Exercise: Copy every line of the data exactly, leaving nothing out.

Given data:

▼

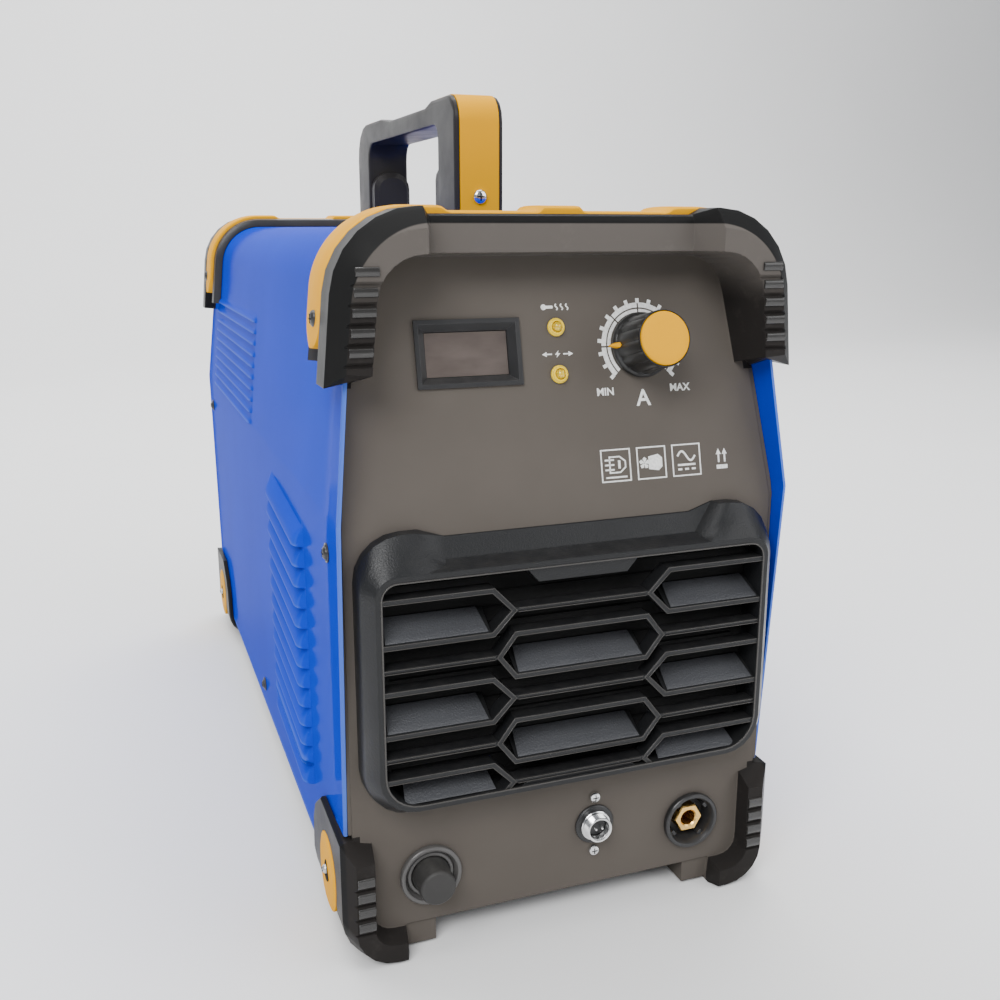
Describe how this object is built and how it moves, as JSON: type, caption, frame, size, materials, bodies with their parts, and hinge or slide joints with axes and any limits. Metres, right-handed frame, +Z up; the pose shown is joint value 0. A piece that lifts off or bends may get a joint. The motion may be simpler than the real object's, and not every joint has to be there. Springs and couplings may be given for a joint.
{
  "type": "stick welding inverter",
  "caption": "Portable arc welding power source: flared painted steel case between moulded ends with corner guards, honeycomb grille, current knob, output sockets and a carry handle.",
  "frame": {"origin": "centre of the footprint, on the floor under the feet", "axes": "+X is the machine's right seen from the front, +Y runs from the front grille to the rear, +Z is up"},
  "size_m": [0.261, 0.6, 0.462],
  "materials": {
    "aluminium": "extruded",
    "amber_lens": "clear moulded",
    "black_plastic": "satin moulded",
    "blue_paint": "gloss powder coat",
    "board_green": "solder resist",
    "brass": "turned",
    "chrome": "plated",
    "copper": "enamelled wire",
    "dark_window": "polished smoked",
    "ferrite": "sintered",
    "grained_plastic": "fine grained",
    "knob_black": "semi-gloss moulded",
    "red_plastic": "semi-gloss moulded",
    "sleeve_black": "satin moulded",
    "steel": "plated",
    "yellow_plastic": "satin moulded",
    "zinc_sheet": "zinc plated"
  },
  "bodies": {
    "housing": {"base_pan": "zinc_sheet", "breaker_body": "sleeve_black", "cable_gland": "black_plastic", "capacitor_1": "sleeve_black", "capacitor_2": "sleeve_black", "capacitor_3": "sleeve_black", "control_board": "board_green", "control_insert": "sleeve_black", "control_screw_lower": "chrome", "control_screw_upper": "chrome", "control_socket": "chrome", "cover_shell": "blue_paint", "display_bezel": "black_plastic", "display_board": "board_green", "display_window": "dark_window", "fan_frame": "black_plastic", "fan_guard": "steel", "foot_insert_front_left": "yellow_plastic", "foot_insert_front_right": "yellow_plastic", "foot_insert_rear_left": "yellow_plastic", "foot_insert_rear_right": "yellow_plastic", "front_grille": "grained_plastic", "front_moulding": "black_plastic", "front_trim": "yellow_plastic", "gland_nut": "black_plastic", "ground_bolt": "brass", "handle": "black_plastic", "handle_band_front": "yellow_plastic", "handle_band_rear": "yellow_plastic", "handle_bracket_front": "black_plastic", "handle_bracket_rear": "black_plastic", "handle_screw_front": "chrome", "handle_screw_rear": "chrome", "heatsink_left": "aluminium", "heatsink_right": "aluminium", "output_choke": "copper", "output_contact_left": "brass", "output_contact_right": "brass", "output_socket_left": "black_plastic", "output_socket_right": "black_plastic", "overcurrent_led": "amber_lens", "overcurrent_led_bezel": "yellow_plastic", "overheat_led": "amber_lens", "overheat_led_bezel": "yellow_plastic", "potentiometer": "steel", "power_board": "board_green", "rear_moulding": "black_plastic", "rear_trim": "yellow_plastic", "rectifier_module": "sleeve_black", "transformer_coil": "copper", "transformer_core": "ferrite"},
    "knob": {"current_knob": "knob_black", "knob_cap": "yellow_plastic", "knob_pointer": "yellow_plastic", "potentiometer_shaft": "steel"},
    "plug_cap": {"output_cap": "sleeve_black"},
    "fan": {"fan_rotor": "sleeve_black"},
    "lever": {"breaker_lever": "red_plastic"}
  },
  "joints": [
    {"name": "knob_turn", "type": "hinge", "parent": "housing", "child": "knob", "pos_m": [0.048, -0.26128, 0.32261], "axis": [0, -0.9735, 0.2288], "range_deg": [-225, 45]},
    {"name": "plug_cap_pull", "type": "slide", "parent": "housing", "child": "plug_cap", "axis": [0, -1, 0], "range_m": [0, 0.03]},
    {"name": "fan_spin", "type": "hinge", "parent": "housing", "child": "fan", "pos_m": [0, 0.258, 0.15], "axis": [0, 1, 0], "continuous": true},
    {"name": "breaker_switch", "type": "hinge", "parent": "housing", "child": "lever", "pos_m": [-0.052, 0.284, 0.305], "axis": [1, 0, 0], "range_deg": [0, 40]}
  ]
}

▲

Response for this exercise:
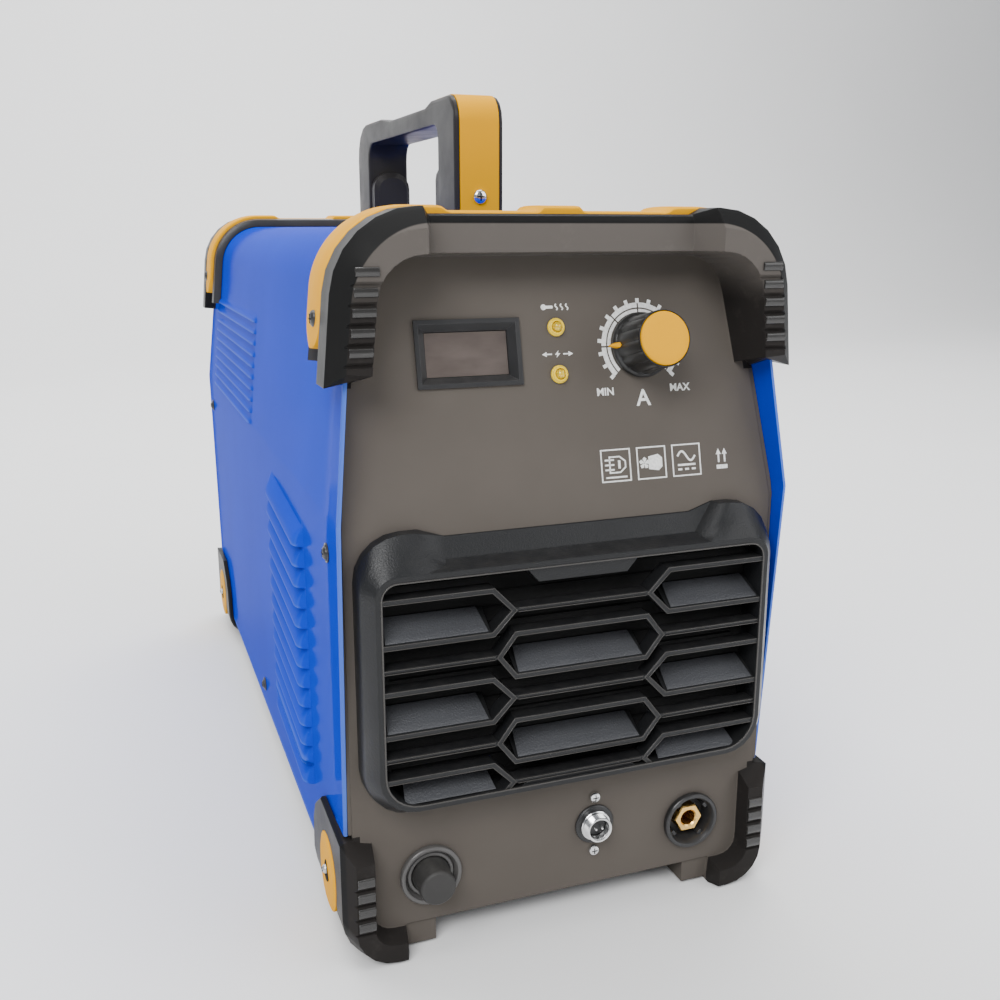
Describe how this object is built and how it moves, as JSON: type, caption, frame, size, materials, bodies with their parts, and hinge or slide joints with axes and any limits. Metres, right-handed frame, +Z up; the pose shown is joint value 0. A piece that lifts off or bends may get a joint. The motion may be simpler than the real object's, and not every joint has to be there. Springs and couplings may be given for a joint.
{
  "type": "stick welding inverter",
  "caption": "Portable arc welding power source: flared painted steel case between moulded ends with corner guards, honeycomb grille, current knob, output sockets and a carry handle.",
  "frame": {"origin": "centre of the footprint, on the floor under the feet", "axes": "+X is the machine's right seen from the front, +Y runs from the front grille to the rear, +Z is up"},
  "size_m": [0.261, 0.6, 0.462],
  "materials": {
    "aluminium": "extruded",
    "amber_lens": "clear moulded",
    "black_plastic": "satin moulded",
    "blue_paint": "gloss powder coat",
    "board_green": "solder resist",
    "brass": "turned",
    "chrome": "plated",
    "copper": "enamelled wire",
    "dark_window": "polished smoked",
    "ferrite": "sintered",
    "grained_plastic": "fine grained",
    "knob_black": "semi-gloss moulded",
    "red_plastic": "semi-gloss moulded",
    "sleeve_black": "satin moulded",
    "steel": "plated",
    "yellow_plastic": "satin moulded",
    "zinc_sheet": "zinc plated"
  },
  "bodies": {
    "housing": {"base_pan": "zinc_sheet", "breaker_body": "sleeve_black", "cable_gland": "black_plastic", "capacitor_1": "sleeve_black", "capacitor_2": "sleeve_black", "capacitor_3": "sleeve_black", "control_board": "board_green", "control_insert": "sleeve_black", "control_screw_lower": "chrome", "control_screw_upper": "chrome", "control_socket": "chrome", "cover_shell": "blue_paint", "display_bezel": "black_plastic", "display_board": "board_green", "display_window": "dark_window", "fan_frame": "black_plastic", "fan_guard": "steel", "foot_insert_front_left": "yellow_plastic", "foot_insert_front_right": "yellow_plastic", "foot_insert_rear_left": "yellow_plastic", "foot_insert_rear_right": "yellow_plastic", "front_grille": "grained_plastic", "front_moulding": "black_plastic", "front_trim": "yellow_plastic", "gland_nut": "black_plastic", "ground_bolt": "brass", "handle": "black_plastic", "handle_band_front": "yellow_plastic", "handle_band_rear": "yellow_plastic", "handle_bracket_front": "black_plastic", "handle_bracket_rear": "black_plastic", "handle_screw_front": "chrome", "handle_screw_rear": "chrome", "heatsink_left": "aluminium", "heatsink_right": "aluminium", "output_choke": "copper", "output_contact_left": "brass", "output_contact_right": "brass", "output_socket_left": "black_plastic", "output_socket_right": "black_plastic", "overcurrent_led": "amber_lens", "overcurrent_led_bezel": "yellow_plastic", "overheat_led": "amber_lens", "overheat_led_bezel": "yellow_plastic", "potentiometer": "steel", "power_board": "board_green", "rear_moulding": "black_plastic", "rear_trim": "yellow_plastic", "rectifier_module": "sleeve_black", "transformer_coil": "copper", "transformer_core": "ferrite"},
    "knob": {"current_knob": "knob_black", "knob_cap": "yellow_plastic", "knob_pointer": "yellow_plastic", "potentiometer_shaft": "steel"},
    "plug_cap": {"output_cap": "sleeve_black"},
    "fan": {"fan_rotor": "sleeve_black"},
    "lever": {"breaker_lever": "red_plastic"}
  },
  "joints": [
    {"name": "knob_turn", "type": "hinge", "parent": "housing", "child": "knob", "pos_m": [0.048, -0.26128, 0.32261], "axis": [0, -0.9735, 0.2288], "range_deg": [-225, 45]},
    {"name": "plug_cap_pull", "type": "slide", "parent": "housing", "child": "plug_cap", "axis": [0, -1, 0], "range_m": [0, 0.03]},
    {"name": "fan_spin", "type": "hinge", "parent": "housing", "child": "fan", "pos_m": [0, 0.258, 0.15], "axis": [0, 1, 0], "continuous": true},
    {"name": "breaker_switch", "type": "hinge", "parent": "housing", "child": "lever", "pos_m": [-0.052, 0.284, 0.305], "axis": [1, 0, 0], "range_deg": [0, 40]}
  ]
}